Personalized Federated Learning: A Meta-Learning Approach
Alireza Fallah, Aryan Mokhtari, Asuman Ozdaglar
TL;DR
The paper tackles data heterogeneity in Federated Learning by formulating a personalized FL framework grounded in Model-Agnostic Meta-Learning (MAML). It introduces Per-FedAvg, a FedAvg-inspired algorithm that learns a shared initialization enabling rapid user-specific adaptation via one or a few local gradient steps, and provides convergence guarantees for nonconvex objectives. It further analyzes how task similarity, quantified via distribution distances such as TV and 1-Wasserstein, influences convergence, and offers first-order and Hessian-assisted variants with empirical validation on MNIST and CIFAR-10. Overall, the work advances personalized FL by coupling meta-learning principles with FedAvg, delivering both theoretical insight and practical algorithms for heterogenous client populations.
Abstract
In Federated Learning, we aim to train models across multiple computing units (users), while users can only communicate with a common central server, without exchanging their data samples. This mechanism exploits the computational power of all users and allows users to obtain a richer model as their models are trained over a larger set of data points. However, this scheme only develops a common output for all the users, and, therefore, it does not adapt the model to each user. This is an important missing feature, especially given the heterogeneity of the underlying data distribution for various users. In this paper, we study a personalized variant of the federated learning in which our goal is to find an initial shared model that current or new users can easily adapt to their local dataset by performing one or a few steps of gradient descent with respect to their own data. This approach keeps all the benefits of the federated learning architecture, and, by structure, leads to a more personalized model for each user.

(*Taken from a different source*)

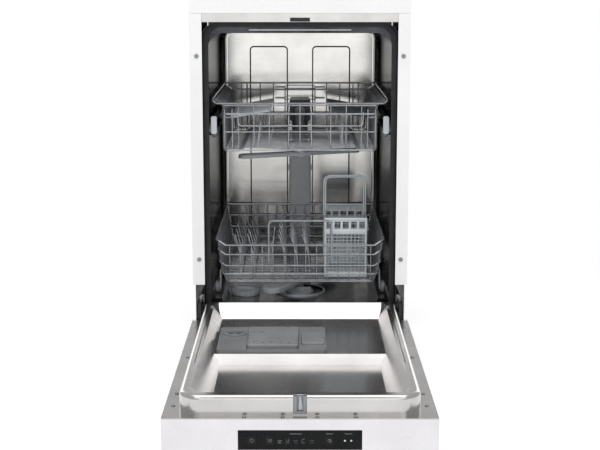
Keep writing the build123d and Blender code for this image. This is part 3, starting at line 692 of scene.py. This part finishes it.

We show this problem can be studied within the Model-Agnostic Meta-Learning (MAML) framework. Inspired by this connection, we study a personalized variant of the well-known Federated Averaging algorithm and evaluate its performance in terms of gradient norm for non-convex loss functions. Further, we characterize how this performance is affected by the closeness of underlying distributions of user data, measured in terms of distribution distances such as Total Variation and 1-Wasserstein metric.